Short exercise =>
Print the data exactly as it is given, please.

──────

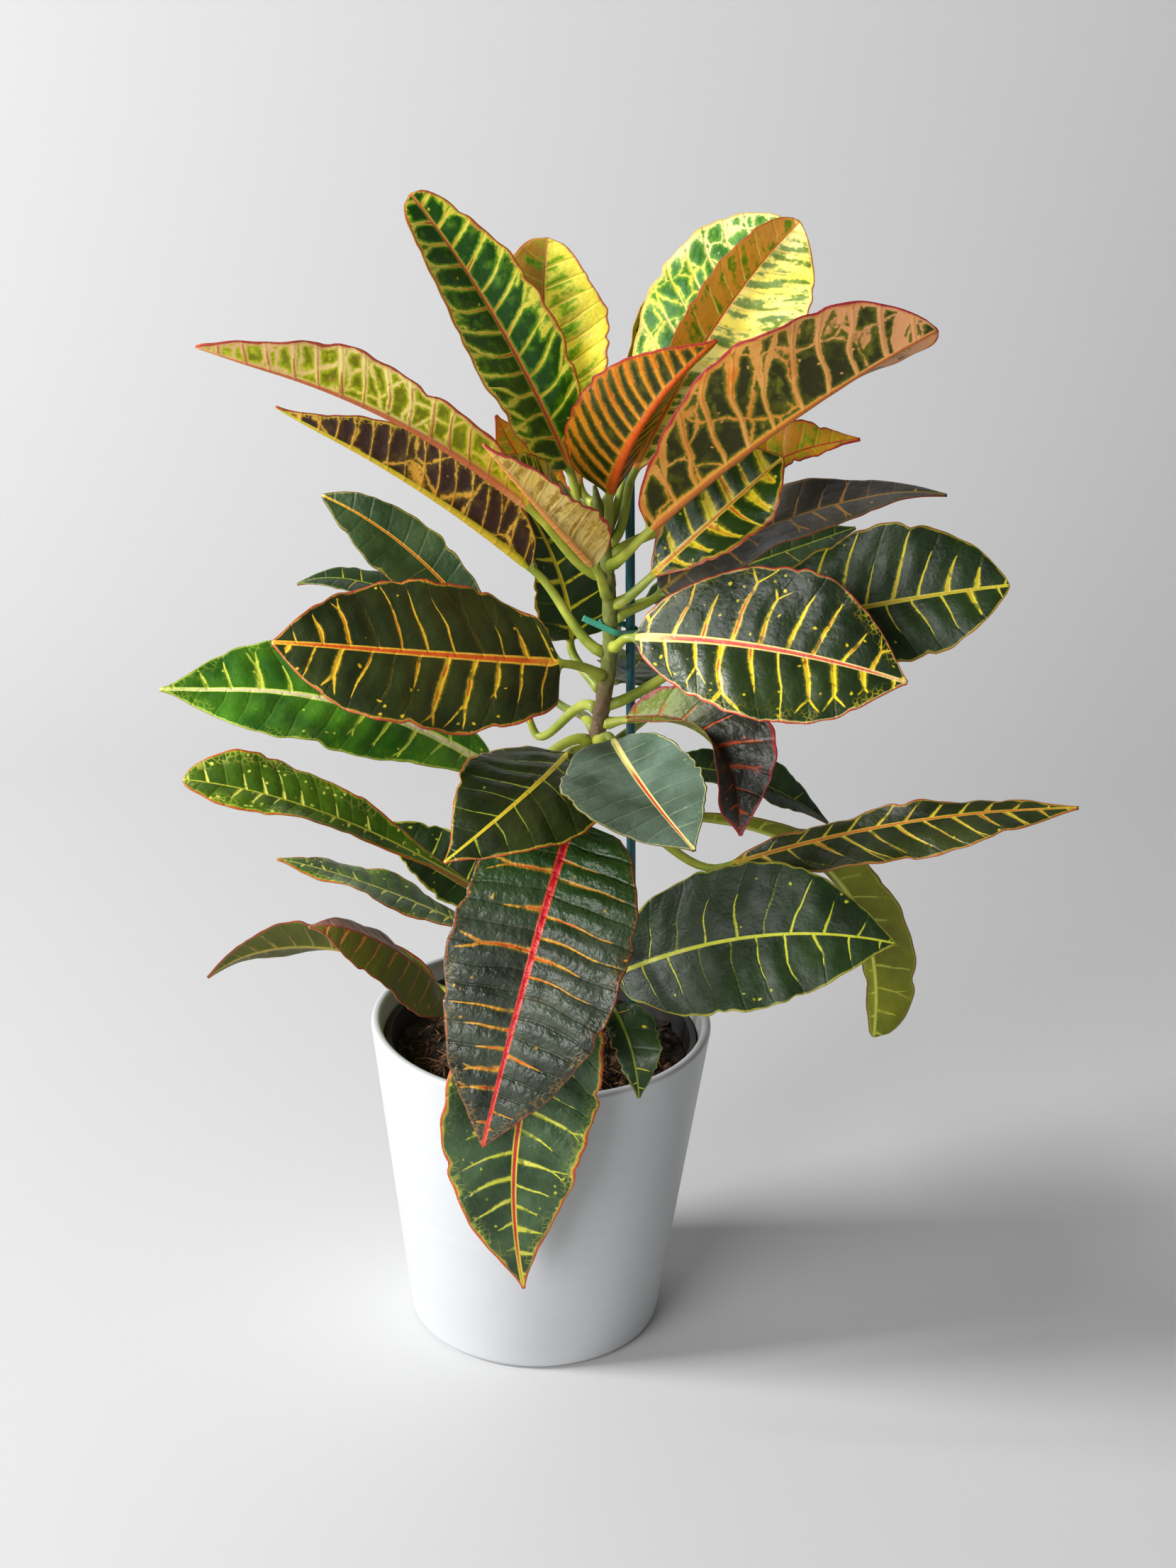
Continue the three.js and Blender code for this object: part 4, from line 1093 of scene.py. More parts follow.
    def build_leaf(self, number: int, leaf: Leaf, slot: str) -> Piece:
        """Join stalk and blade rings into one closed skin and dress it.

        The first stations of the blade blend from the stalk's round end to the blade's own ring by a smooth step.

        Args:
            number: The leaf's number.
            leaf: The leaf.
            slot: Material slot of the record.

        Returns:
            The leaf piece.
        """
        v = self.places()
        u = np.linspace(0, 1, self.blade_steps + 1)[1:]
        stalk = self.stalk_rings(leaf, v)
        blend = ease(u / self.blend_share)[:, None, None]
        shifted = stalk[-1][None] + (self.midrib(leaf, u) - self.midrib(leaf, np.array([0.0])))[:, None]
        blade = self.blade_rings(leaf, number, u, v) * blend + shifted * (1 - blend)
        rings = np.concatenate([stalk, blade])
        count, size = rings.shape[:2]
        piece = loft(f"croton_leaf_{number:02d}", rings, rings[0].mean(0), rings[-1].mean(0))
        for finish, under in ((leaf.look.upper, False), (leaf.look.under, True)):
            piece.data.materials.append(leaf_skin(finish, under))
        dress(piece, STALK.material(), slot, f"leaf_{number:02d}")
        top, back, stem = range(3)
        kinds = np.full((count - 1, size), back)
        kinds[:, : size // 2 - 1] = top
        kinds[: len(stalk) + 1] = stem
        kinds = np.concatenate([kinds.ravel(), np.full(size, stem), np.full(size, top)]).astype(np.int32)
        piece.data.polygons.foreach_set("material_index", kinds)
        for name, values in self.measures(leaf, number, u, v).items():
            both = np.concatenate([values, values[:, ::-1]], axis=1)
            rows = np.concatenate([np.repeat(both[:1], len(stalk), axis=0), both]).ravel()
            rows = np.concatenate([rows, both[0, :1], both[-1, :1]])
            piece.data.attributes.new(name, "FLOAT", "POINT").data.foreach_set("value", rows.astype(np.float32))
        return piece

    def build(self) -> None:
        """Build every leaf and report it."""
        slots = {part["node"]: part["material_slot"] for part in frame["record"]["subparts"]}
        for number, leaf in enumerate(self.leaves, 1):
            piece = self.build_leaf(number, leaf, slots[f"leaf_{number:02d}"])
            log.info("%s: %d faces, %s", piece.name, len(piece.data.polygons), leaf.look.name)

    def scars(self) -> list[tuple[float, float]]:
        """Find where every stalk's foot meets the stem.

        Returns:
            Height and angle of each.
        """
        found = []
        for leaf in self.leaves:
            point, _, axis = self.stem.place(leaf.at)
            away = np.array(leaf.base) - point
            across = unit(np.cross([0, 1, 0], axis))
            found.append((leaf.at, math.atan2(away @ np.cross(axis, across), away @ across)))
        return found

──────

Answer for the task =>
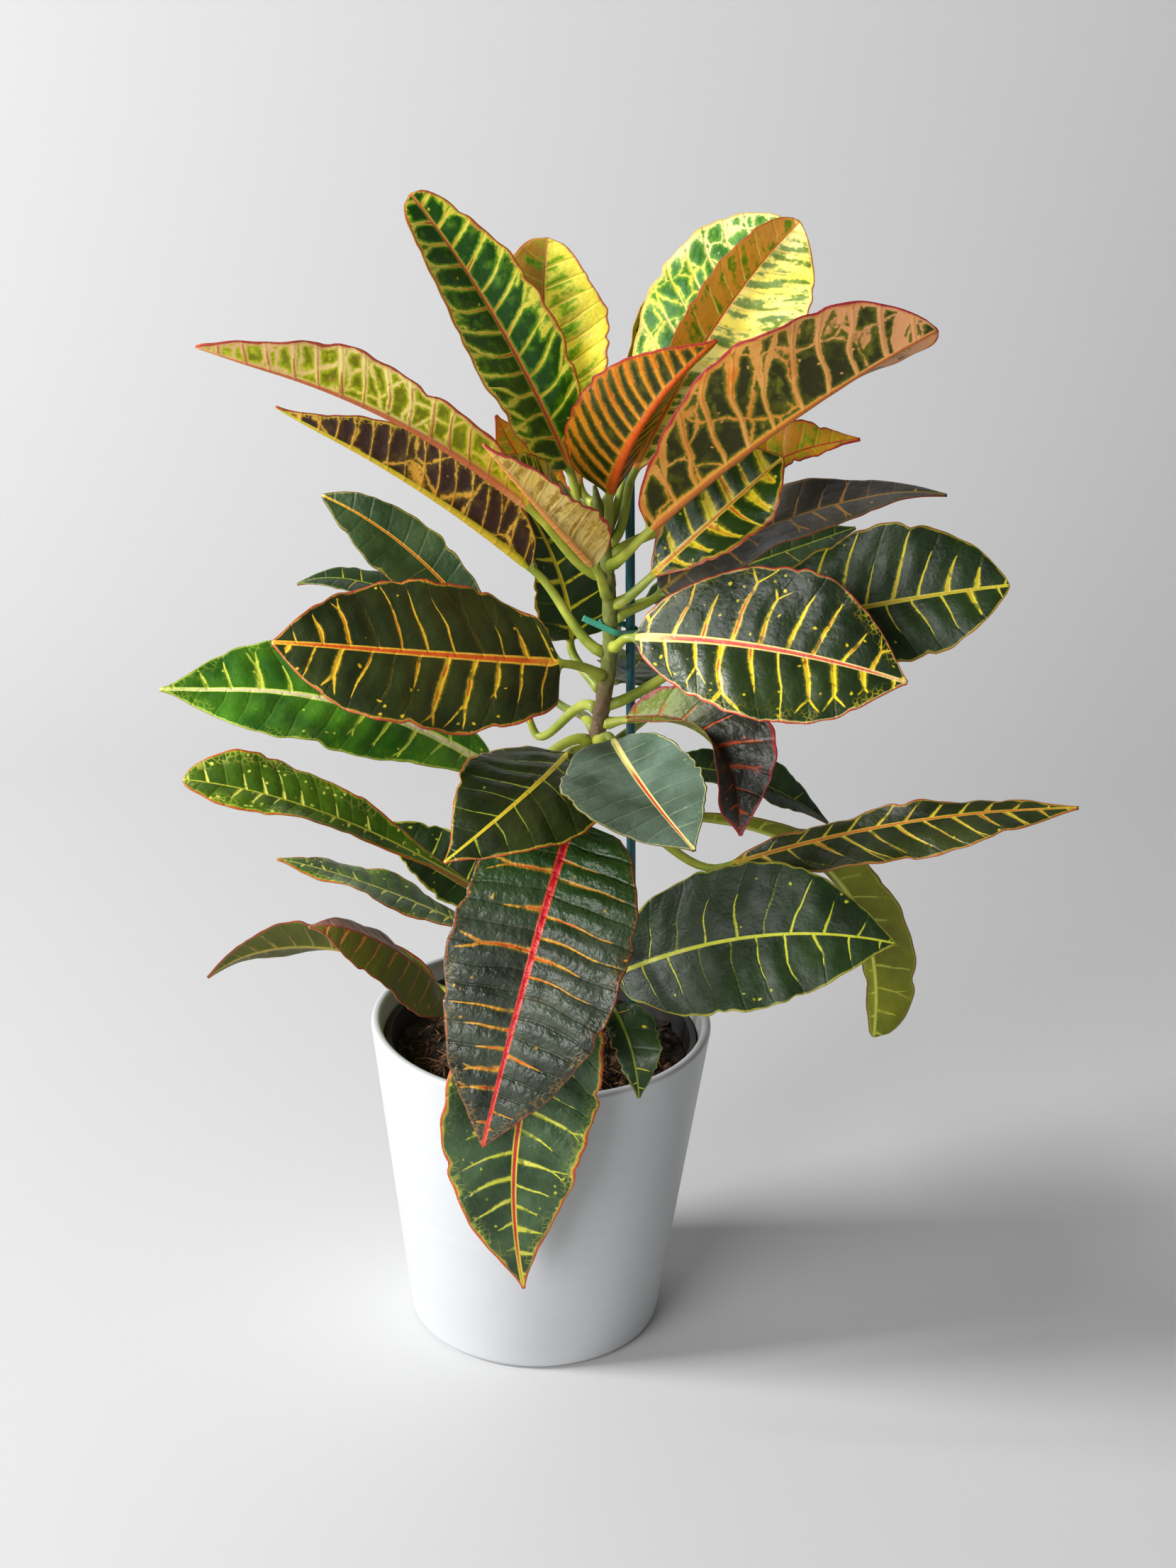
Continue the three.js and Blender code for this object: part 4, from line 1093 of scene.py. More parts follow.
    def build_leaf(self, number: int, leaf: Leaf, slot: str) -> Piece:
        """Join stalk and blade rings into one closed skin and dress it.

        The first stations of the blade blend from the stalk's round end to the blade's own ring by a smooth step.

        Args:
            number: The leaf's number.
            leaf: The leaf.
            slot: Material slot of the record.

        Returns:
            The leaf piece.
        """
        v = self.places()
        u = np.linspace(0, 1, self.blade_steps + 1)[1:]
        stalk = self.stalk_rings(leaf, v)
        blend = ease(u / self.blend_share)[:, None, None]
        shifted = stalk[-1][None] + (self.midrib(leaf, u) - self.midrib(leaf, np.array([0.0])))[:, None]
        blade = self.blade_rings(leaf, number, u, v) * blend + shifted * (1 - blend)
        rings = np.concatenate([stalk, blade])
        count, size = rings.shape[:2]
        piece = loft(f"croton_leaf_{number:02d}", rings, rings[0].mean(0), rings[-1].mean(0))
        for finish, under in ((leaf.look.upper, False), (leaf.look.under, True)):
            piece.data.materials.append(leaf_skin(finish, under))
        dress(piece, STALK.material(), slot, f"leaf_{number:02d}")
        top, back, stem = range(3)
        kinds = np.full((count - 1, size), back)
        kinds[:, : size // 2 - 1] = top
        kinds[: len(stalk) + 1] = stem
        kinds = np.concatenate([kinds.ravel(), np.full(size, stem), np.full(size, top)]).astype(np.int32)
        piece.data.polygons.foreach_set("material_index", kinds)
        for name, values in self.measures(leaf, number, u, v).items():
            both = np.concatenate([values, values[:, ::-1]], axis=1)
            rows = np.concatenate([np.repeat(both[:1], len(stalk), axis=0), both]).ravel()
            rows = np.concatenate([rows, both[0, :1], both[-1, :1]])
            piece.data.attributes.new(name, "FLOAT", "POINT").data.foreach_set("value", rows.astype(np.float32))
        return piece

    def build(self) -> None:
        """Build every leaf and report it."""
        slots = {part["node"]: part["material_slot"] for part in frame["record"]["subparts"]}
        for number, leaf in enumerate(self.leaves, 1):
            piece = self.build_leaf(number, leaf, slots[f"leaf_{number:02d}"])
            log.info("%s: %d faces, %s", piece.name, len(piece.data.polygons), leaf.look.name)

    def scars(self) -> list[tuple[float, float]]:
        """Find where every stalk's foot meets the stem.

        Returns:
            Height and angle of each.
        """
        found = []
        for leaf in self.leaves:
            point, _, axis = self.stem.place(leaf.at)
            away = np.array(leaf.base) - point
            across = unit(np.cross([0, 1, 0], axis))
            found.append((leaf.at, math.atan2(away @ np.cross(axis, across), away @ across)))
        return found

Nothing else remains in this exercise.